Requirement = Repeat, please, only the lines from the top of the data down to the line with "Principled material with"; include both of those lines.

┌──

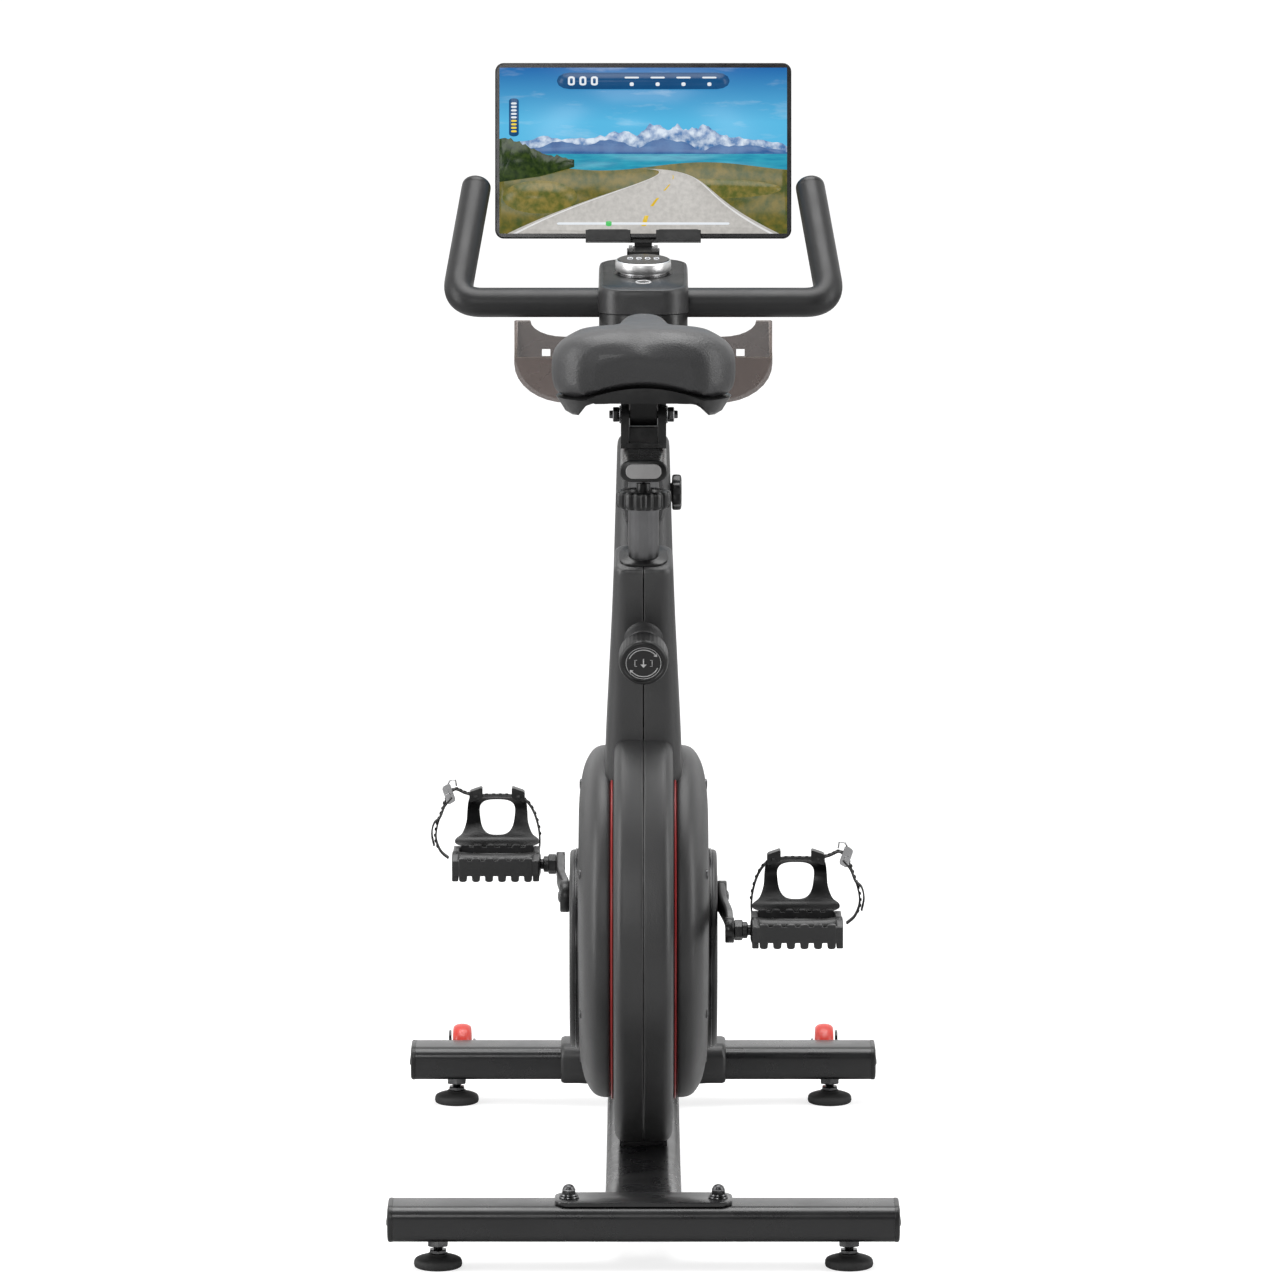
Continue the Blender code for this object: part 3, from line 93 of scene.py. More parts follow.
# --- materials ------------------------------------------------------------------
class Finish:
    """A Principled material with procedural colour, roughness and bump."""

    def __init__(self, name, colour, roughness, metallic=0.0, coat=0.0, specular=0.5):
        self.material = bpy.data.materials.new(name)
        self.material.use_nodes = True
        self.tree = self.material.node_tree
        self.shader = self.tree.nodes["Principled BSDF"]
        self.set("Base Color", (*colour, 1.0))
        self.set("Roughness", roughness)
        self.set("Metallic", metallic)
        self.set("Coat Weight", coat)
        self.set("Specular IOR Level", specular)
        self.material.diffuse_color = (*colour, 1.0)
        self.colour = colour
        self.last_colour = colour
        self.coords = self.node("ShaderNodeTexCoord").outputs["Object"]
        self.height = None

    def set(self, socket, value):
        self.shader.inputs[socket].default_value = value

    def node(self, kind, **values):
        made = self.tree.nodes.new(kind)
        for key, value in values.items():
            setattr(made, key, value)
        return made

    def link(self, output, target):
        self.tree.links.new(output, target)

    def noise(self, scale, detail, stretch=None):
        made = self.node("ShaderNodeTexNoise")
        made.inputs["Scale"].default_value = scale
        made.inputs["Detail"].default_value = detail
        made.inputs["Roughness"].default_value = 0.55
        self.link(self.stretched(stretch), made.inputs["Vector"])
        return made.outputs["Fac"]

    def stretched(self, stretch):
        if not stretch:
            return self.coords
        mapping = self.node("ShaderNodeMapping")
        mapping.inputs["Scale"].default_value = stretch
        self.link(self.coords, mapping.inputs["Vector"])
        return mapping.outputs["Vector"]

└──

Written solution =
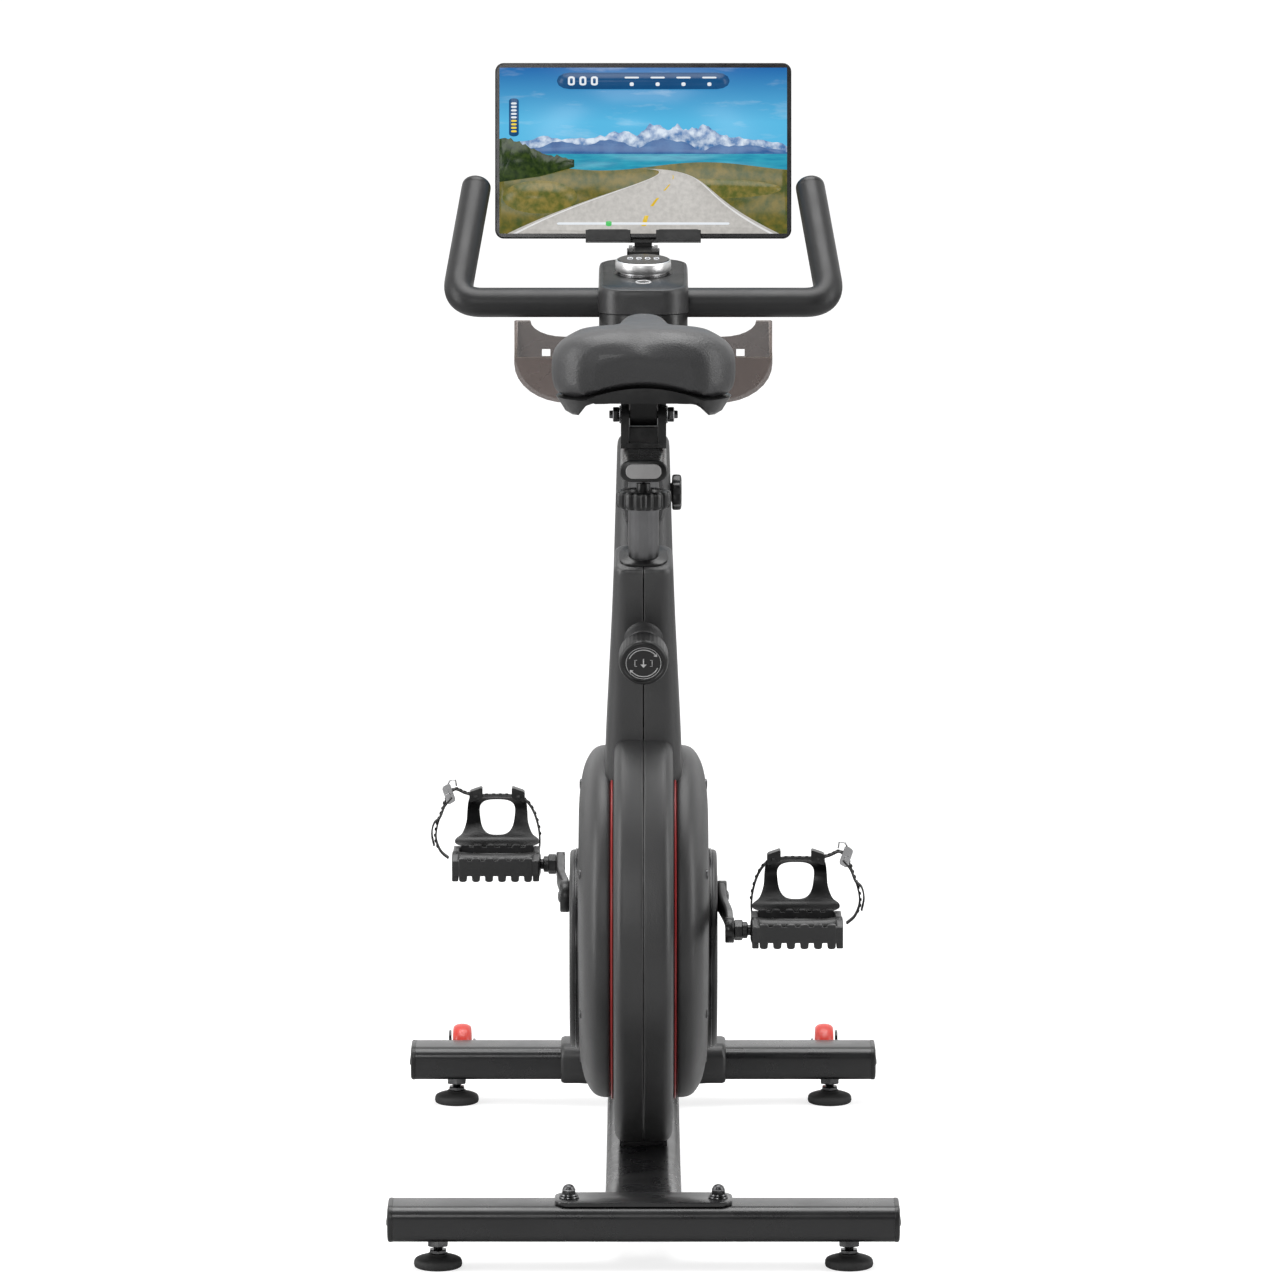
Continue the Blender code for this object: part 3, from line 93 of scene.py. More parts follow.
# --- materials ------------------------------------------------------------------
class Finish:
    """A Principled material with procedural colour, roughness and bump."""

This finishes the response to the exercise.